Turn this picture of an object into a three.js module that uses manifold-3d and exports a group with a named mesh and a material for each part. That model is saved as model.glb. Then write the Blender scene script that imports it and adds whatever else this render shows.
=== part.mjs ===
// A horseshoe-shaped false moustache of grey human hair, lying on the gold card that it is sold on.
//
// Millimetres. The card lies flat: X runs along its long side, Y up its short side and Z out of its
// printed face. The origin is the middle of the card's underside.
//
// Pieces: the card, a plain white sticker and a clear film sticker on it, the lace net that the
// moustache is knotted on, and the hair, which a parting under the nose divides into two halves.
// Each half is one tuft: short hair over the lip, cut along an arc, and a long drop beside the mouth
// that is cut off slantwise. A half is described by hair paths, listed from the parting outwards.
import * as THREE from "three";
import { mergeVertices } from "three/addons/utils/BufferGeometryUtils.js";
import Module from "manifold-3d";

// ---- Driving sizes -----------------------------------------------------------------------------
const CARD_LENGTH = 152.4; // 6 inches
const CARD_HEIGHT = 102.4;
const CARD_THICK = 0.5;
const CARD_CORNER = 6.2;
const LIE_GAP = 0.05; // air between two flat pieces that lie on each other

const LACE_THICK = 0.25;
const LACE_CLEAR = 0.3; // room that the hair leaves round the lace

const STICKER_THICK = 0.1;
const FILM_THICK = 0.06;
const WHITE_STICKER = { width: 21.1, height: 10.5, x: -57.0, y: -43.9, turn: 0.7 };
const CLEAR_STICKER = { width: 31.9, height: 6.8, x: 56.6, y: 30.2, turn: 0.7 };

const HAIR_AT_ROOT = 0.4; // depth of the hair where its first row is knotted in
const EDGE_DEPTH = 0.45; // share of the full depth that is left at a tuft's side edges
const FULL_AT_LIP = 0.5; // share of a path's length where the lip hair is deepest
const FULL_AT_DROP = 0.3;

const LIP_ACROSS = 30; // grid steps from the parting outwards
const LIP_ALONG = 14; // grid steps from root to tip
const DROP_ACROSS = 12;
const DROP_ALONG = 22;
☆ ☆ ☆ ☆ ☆
YOUR GOAL
Nothing in the listing may be changed; retype it all exactly.

FINAL RESULT
Turn this picture of an object into a three.js module that uses manifold-3d and exports a group with a named mesh and a material for each part. That model is saved as model.glb. Then write the Blender scene script that imports it and adds whatever else this render shows.
=== part.mjs ===
// A horseshoe-shaped false moustache of grey human hair, lying on the gold card that it is sold on.
//
// Millimetres. The card lies flat: X runs along its long side, Y up its short side and Z out of its
// printed face. The origin is the middle of the card's underside.
//
// Pieces: the card, a plain white sticker and a clear film sticker on it, the lace net that the
// moustache is knotted on, and the hair, which a parting under the nose divides into two halves.
// Each half is one tuft: short hair over the lip, cut along an arc, and a long drop beside the mouth
// that is cut off slantwise. A half is described by hair paths, listed from the parting outwards.
import * as THREE from "three";
import { mergeVertices } from "three/addons/utils/BufferGeometryUtils.js";
import Module from "manifold-3d";

// ---- Driving sizes -----------------------------------------------------------------------------
const CARD_LENGTH = 152.4; // 6 inches
const CARD_HEIGHT = 102.4;
const CARD_THICK = 0.5;
const CARD_CORNER = 6.2;
const LIE_GAP = 0.05; // air between two flat pieces that lie on each other

const LACE_THICK = 0.25;
const LACE_CLEAR = 0.3; // room that the hair leaves round the lace

const STICKER_THICK = 0.1;
const FILM_THICK = 0.06;
const WHITE_STICKER = { width: 21.1, height: 10.5, x: -57.0, y: -43.9, turn: 0.7 };
const CLEAR_STICKER = { width: 31.9, height: 6.8, x: 56.6, y: 30.2, turn: 0.7 };

const HAIR_AT_ROOT = 0.4; // depth of the hair where its first row is knotted in
const EDGE_DEPTH = 0.45; // share of the full depth that is left at a tuft's side edges
const FULL_AT_LIP = 0.5; // share of a path's length where the lip hair is deepest
const FULL_AT_DROP = 0.3;

const LIP_ACROSS = 30; // grid steps from the parting outwards
const LIP_ALONG = 14; // grid steps from root to tip
const DROP_ACROSS = 12;
const DROP_ALONG = 22;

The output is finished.